Gruppo etnico prevalentemente di religione musulmana, ai Rohingya, che risiedono nello Stato di Rakhine in Myanmar, è stata negata la cittadinanza  per motivi religiosi nel 1982. E nel corso degli anni  hanno subito severe persecuzioni da parte di diversi governi birmani, condotte sia dalla polizia che dall’esercito, il “Tatmadaw”. Persecuzioni sfociate nella pulizia etnica e nella migrazione forzata di centinaia di migliaia di Rohingya. Secondo Human Rights Watch,   un milione di Rohingya vive con lo status di rifugiato nel Bangladesh, mentre circa 600mila sono rimasti nel Rakhine, continuando ad affrontare discriminazioni e repressioni.  Intrappolati nel fuoco incrociato  dell’esercito birmano e delle milizie di Arakan (nome geografico storico dello Stato di Rakhine) un gruppo etnico che  controlla ora 14 delle 17 municipalità dello Stato birmano occidentale.

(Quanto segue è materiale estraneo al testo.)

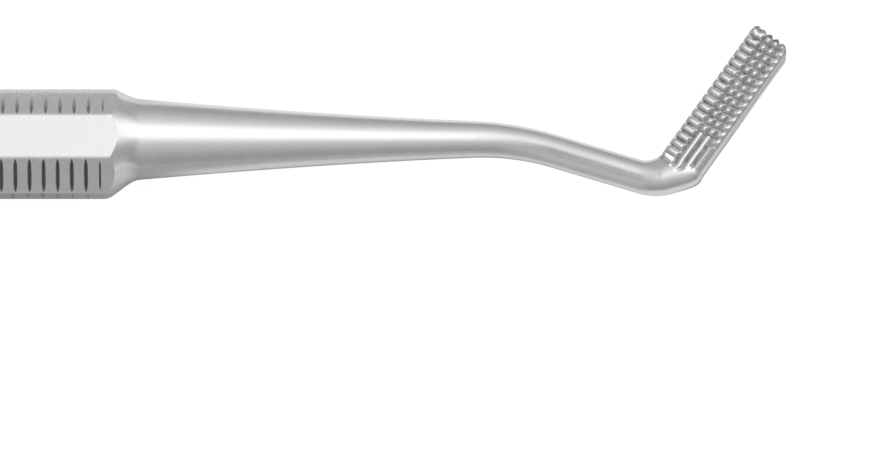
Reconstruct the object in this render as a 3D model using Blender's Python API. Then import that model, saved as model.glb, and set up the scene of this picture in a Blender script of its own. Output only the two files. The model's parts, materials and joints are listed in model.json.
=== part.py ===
"""Orthodontic band pusher, double ended: one piece of stainless steel.

An octagonal handle with small lens-shaped grip cuts on six of its flats runs
through a cone at each end into a tapered round shank. One shank bends twice
and ends in a cross-serrated pusher head. The other ends in a sickle scaler.

The instrument lies flat as it rests on a table: +X towards the pusher head,
+Y towards the side that the head rises to, +Z up. The origin is the centre of
the handle's underside flat. Metres.
"""

import math

import bmesh
import bpy
import numpy as np

MM = 0.001

# Handle: an eight-sided bar
ACROSS_FLATS = 6.35 * MM
HANDLE_LENGTH = 88.0 * MM
CORNER_ROUND = 0.35 * MM
CORNER_STEPS = 2
FLATS = 8

# Grip cuts: each is the short lens that a vee wheel leaves in one flat
CUT_DEPTH = 0.17 * MM
CUT_WIDTH = 0.34 * MM
CUT_END_MARGIN = 0.06 * MM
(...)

Il 2024 è stato il peggiore anno dal 2017 per quanto riguarda le violenze contro la comunità Rohingya  (scrive l’Agenzia Fides, organo  di informazione  delle Pontificie Opere missionarie). Solo nel 2024, oltre 7.800 Rohingya (l’80% in più rispetto al 2023) hanno tentato di fuggire dal Myanmar in barca, per sottrarsi ad atrocità sempre più intense, aggravate da una crisi economica in peggioramento, livelli di povertà in aumento e reclutamento forzato da parte dell’esercito, che  non lascia altra scelta ai civili se non quella di fuggire in altre aree di conflitto armato o nei paesi limitrofi. L’Ufficio dell’Alto Commissariato delle Nazioni Unite per i Rifugiati segnala oltre 3,5 milioni di civili sfollati e 1,4 milioni rifugiati dal Myanmar, sebbene i numeri effettivi siano significativamente più alti secondo la società civile locale. Dai campi per sfollati negli Stati Karenni e Karen, ai luoghi di rifugio in Thailandia e Bangladesh, a nessuno di questi civili è garantito un accesso adeguato ai mezzi di sostentamento o alla protezione. Tra loro, in particolare donne e ragazze rischiano la tratta di esseri umani e la violenza sessuale e di genere.